Foraying deeper into the world of e-commerce and on-demand services, the grocer has in recent years acquired tech-enabled delivery startup Favor and rolled out new e-commerce tools, such as placing orders online for delivery or curbside pickup; autonomous vehicle delivery; and smartphone-enabled self-checkout.

It’s all part of a strategy to “stitch digital into the fabric of H-E-B,” Bath said. 

“H-E-B is a well-established brand and company,” Bath said. “Our customers love us. Our customers have very quickly adopted what we’re offering through our digital channels. Our digital channels offer additional options for our customers to shop how they want.”

Courtesy / Google Maps

A map shows the general location of H-E-B’s future 150,000-square-foot tech center at its downtown headquarters.

Although H-E-B’s share of the South and Central Texas grocery store market has verged on monopoly in recent decades, Amazon’s recent arrival into the realm of grocery e-commerce with its purchase of Whole Foods has cast a pall on H-E-B’s ability to maintain the same foothold.

But the grocer’s recent investments in technology initiatives and advancements to its e-commerce offerings show an increasing willingness on the part of the more-than-a-century-old company to go toe-to-toe with arguably the most disruptive force in retail in the 21st century, along with its more traditional competitors in the space, such as Kroger and Walmart.

“They are up against what many would argue is the fiercest competitor across any industry, across the globe, which is Amazon,” said David Heard, CEO of local tech trade group Tech Bloc. “H-E-B has committed to not just being a follower in digital and sort of replicating other things people are doing. They’ve made a commitment to innovate. They want to lead in this space.”

A City official with knowledge of the matter said no economic development incentives would be sought in connection with the project.

H-E-B Digital’s staff comprises more than 1,000 employees in San Antonio and several hundred at its newly established East Austin tech hub. Bath said new roles created by H-E-B Digital’s expansion at the downtown San Antonio campus will consist of software engineers, mobile app developers, product designers, and other technical positions.

Mayor Ron Nirenberg said H-E-B’s decision to locate its new tech center in San Antonio reaffirms the City’s vision of becoming a 21st-century economy with a thriving tech sector.

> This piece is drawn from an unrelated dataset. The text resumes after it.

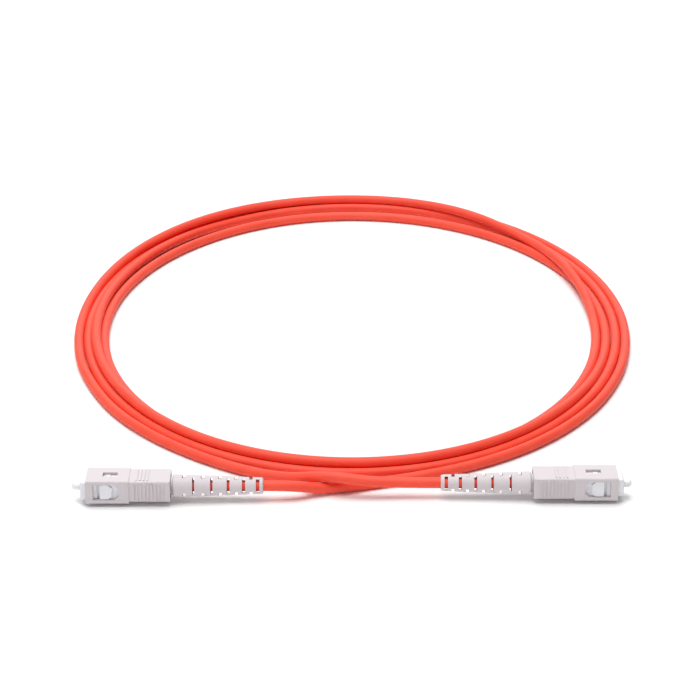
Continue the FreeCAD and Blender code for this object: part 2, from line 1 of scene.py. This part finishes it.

“This is a signal to the corporation internally and to the community more widely that San Antonio is in fact growing as a hub for the [tech] industry,” Nirenberg said. “A talented, capable tech pipeline is present here enough to plant a very clear flag. This is a focal point for the commerce of the future.”

That a large enterprise employer of H-E-B’s caliber is growing its tech workforce in San Antonio is a big win for the region, said Jenna Saucedo-Herrera, president and CEO of the San Antonio Economic Development Foundation.

With a presence spanning nearly all of Texas and northeast Mexico, the company employs more than 116,000.